The next proprietor of the store is Mike Kelly. After him an electrician from Hamilton by the name of Carl Rudolph is the proprietor of the Variety store in this building along with his wife Lydia and they are presumed to be living in the same complex. In a phonebook from 1957 their home address is #4 Plains Road West and the store is at #8 Plains Road West. Likely they are living in one of the 2 upper apartments. Carl eventually expanded his business by purchasing the building diagonally across the road where he kept Rudolph's Variety store until he passed away in 1967. At the original site of the Aldershot Hotel there was also a restaurant called the Tor-Ham, later the La Salle and a barber shop.

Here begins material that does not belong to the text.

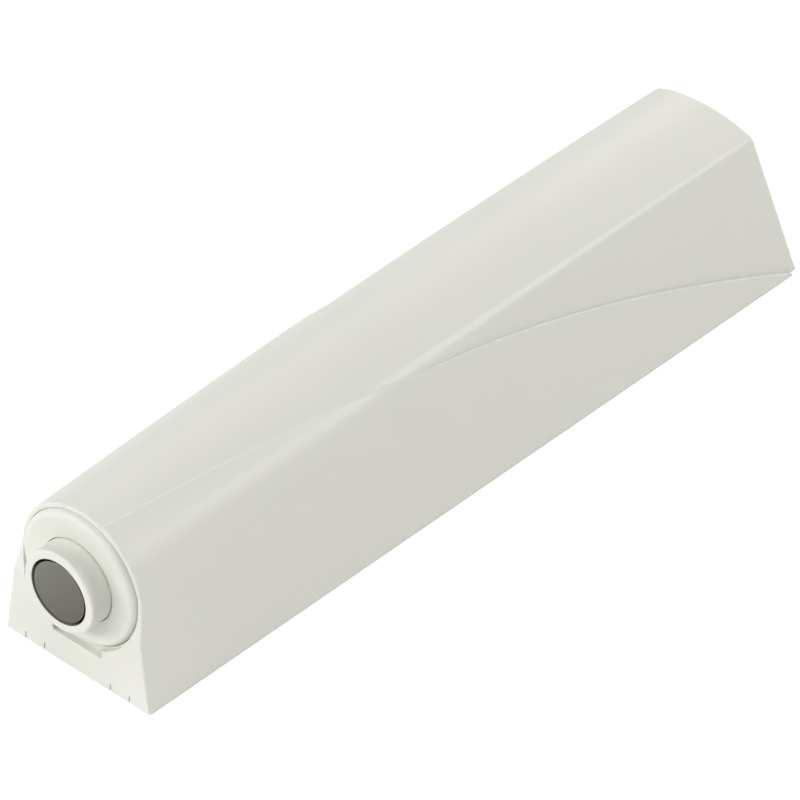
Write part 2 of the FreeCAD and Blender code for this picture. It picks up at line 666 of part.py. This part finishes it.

Former Aldershot Hotel remodelled 1963
photo & adv.'s courtesy of Russell & Ron Hunsperger
On January 16th, 1964 a fire destroyed the building and all of its contents. The fire was believed to
have started in the kitchen of the restaurant that at the time was operated by George Kontos. At this
time it was called La Salle Restaurant but in the 1950's it was known as the Tor-Ham. A barbershop in
the middle of the building had been operated by Joe Rohaly. He had cut hair in Aldershot for the past 12
years. Everyday Joe the barber would take the bus to work from the Hamilton Mountain. When your
haircut was finished he would always say "anything else"? A gift shop at the end of the building,
formerly run by Carl Rudolph, had been operated for the previous two years by Alex Forsyth, my Father.
Aldershot Equipment Rentals purchased the property and expanded their business that had been
located behind this structure since the early 1950's. They lasted there into the late 1980's then the
property on the corner laid dormant until 2011 when the La Salle Retirement Home was erected.